● **DATA FOR THIS EXERCISE**:

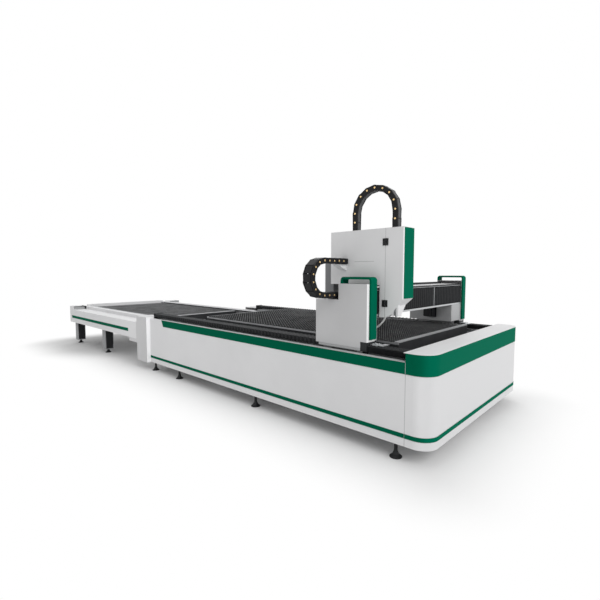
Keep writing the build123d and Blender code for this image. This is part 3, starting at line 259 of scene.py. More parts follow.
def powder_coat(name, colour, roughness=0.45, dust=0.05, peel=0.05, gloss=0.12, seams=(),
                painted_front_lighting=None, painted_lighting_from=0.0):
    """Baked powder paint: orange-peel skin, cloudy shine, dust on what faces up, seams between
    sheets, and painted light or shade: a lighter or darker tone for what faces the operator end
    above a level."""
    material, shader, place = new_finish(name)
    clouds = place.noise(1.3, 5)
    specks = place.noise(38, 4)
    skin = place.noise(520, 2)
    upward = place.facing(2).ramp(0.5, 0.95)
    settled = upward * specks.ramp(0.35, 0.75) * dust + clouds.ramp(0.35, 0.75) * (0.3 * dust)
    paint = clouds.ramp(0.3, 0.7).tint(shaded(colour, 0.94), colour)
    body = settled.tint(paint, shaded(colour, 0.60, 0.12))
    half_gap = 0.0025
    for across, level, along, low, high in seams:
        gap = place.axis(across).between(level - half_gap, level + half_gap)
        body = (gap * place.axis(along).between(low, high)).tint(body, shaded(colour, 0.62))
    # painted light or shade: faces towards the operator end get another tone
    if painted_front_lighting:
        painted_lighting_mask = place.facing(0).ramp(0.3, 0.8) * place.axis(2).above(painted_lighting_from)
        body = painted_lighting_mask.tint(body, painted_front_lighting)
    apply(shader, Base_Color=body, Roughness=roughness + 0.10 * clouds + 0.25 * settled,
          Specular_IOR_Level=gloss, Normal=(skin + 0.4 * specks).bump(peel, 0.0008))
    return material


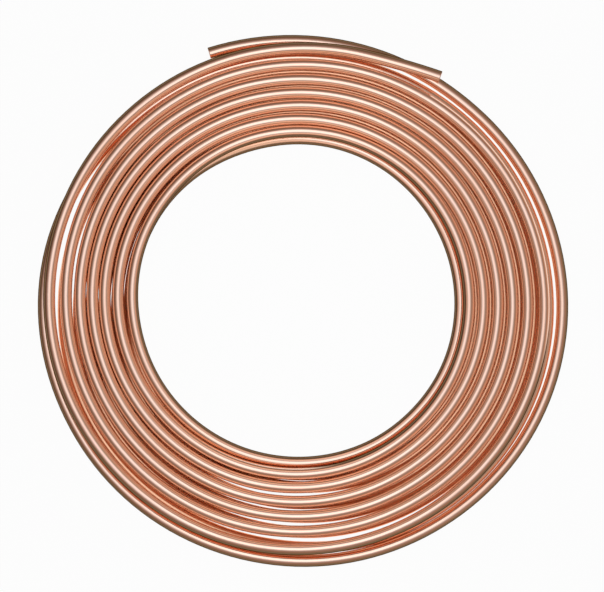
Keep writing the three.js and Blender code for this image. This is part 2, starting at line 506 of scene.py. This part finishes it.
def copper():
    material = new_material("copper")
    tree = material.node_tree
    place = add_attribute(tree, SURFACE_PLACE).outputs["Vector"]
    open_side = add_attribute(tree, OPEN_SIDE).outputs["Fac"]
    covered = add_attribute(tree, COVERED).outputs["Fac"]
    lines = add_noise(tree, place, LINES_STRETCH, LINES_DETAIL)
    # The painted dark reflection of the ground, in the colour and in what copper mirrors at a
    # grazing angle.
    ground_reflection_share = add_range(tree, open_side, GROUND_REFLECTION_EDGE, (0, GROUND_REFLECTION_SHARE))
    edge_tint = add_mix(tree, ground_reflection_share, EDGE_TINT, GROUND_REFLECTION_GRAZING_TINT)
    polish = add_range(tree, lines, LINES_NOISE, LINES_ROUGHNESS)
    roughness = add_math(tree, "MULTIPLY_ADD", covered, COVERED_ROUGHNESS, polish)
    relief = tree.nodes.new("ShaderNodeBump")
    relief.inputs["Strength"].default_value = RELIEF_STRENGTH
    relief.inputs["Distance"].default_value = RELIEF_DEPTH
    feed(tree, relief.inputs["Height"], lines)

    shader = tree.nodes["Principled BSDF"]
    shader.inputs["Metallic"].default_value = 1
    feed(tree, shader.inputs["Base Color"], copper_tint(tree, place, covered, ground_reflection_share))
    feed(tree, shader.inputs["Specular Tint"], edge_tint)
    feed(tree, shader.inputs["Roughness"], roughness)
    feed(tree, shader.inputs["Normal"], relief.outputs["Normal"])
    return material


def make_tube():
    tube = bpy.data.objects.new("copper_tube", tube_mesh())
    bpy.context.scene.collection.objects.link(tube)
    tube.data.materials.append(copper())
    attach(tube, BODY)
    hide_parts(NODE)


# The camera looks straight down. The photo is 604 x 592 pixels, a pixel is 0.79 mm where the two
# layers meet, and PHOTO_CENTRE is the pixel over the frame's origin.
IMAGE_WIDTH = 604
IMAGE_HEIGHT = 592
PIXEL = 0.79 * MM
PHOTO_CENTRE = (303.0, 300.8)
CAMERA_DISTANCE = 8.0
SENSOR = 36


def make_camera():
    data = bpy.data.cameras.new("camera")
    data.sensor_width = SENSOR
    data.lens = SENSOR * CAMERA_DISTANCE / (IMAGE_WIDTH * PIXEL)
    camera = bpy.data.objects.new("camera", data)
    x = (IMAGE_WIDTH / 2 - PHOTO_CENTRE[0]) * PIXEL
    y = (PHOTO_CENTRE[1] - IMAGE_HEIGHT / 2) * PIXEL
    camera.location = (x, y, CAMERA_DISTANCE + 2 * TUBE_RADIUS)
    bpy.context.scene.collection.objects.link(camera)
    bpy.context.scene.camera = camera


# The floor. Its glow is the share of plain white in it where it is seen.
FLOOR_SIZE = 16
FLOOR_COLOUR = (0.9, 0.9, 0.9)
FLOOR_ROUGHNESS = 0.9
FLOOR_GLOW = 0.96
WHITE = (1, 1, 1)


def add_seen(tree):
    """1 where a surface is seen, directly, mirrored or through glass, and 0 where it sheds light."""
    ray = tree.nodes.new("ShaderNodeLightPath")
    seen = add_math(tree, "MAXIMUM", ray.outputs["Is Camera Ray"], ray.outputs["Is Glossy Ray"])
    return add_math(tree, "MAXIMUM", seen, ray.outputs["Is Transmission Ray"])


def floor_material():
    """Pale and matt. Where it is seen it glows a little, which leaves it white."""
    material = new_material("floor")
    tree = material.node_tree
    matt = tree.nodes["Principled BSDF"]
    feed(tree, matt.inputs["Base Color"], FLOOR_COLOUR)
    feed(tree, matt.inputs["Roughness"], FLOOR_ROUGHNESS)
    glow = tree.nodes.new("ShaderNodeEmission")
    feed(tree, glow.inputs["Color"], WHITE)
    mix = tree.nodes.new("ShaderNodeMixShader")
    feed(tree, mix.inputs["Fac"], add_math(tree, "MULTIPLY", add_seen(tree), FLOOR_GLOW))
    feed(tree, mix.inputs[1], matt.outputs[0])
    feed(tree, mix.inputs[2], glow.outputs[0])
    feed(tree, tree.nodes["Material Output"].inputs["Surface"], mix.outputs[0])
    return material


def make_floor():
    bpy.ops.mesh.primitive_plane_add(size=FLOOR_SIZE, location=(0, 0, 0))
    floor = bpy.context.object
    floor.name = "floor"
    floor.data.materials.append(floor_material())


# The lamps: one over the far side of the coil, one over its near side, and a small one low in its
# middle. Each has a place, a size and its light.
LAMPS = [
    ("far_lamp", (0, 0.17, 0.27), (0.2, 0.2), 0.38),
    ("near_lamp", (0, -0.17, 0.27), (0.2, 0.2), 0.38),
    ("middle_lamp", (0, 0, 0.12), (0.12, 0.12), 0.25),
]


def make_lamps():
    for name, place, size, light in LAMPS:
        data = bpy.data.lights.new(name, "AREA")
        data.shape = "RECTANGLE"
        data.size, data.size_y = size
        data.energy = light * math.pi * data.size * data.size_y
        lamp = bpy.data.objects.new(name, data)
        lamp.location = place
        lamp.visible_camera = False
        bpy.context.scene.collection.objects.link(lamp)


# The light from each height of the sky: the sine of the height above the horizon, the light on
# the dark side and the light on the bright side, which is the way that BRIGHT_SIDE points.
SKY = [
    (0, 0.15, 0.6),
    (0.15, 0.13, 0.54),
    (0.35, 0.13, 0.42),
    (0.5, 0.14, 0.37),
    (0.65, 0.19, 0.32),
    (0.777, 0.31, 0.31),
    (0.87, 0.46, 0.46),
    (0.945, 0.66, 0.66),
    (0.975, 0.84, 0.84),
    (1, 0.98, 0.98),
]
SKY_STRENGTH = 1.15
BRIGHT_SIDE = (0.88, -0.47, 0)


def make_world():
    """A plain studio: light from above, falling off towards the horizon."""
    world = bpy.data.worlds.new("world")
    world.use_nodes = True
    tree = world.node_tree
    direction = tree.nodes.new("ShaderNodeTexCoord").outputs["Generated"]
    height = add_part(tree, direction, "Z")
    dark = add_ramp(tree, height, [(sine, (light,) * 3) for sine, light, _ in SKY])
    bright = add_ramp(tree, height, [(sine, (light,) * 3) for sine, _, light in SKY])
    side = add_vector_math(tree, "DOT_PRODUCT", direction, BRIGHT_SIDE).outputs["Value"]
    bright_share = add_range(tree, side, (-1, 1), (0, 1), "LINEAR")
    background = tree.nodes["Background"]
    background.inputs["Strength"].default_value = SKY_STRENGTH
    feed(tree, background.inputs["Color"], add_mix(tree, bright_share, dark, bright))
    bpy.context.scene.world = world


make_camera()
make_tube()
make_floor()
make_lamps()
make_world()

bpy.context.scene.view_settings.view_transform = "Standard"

● **PROBLEM**:
Copy out precisely the lines that begin at the line containing "attach(tube, BODY)" and end at the line containing "SENSOR = 36", including both; write nothing else.

● **THE REPLY**:
    attach(tube, BODY)
    hide_parts(NODE)


# The camera looks straight down. The photo is 604 x 592 pixels, a pixel is 0.79 mm where the two
# layers meet, and PHOTO_CENTRE is the pixel over the frame's origin.
IMAGE_WIDTH = 604
IMAGE_HEIGHT = 592
PIXEL = 0.79 * MM
PHOTO_CENTRE = (303.0, 300.8)
CAMERA_DISTANCE = 8.0
SENSOR = 36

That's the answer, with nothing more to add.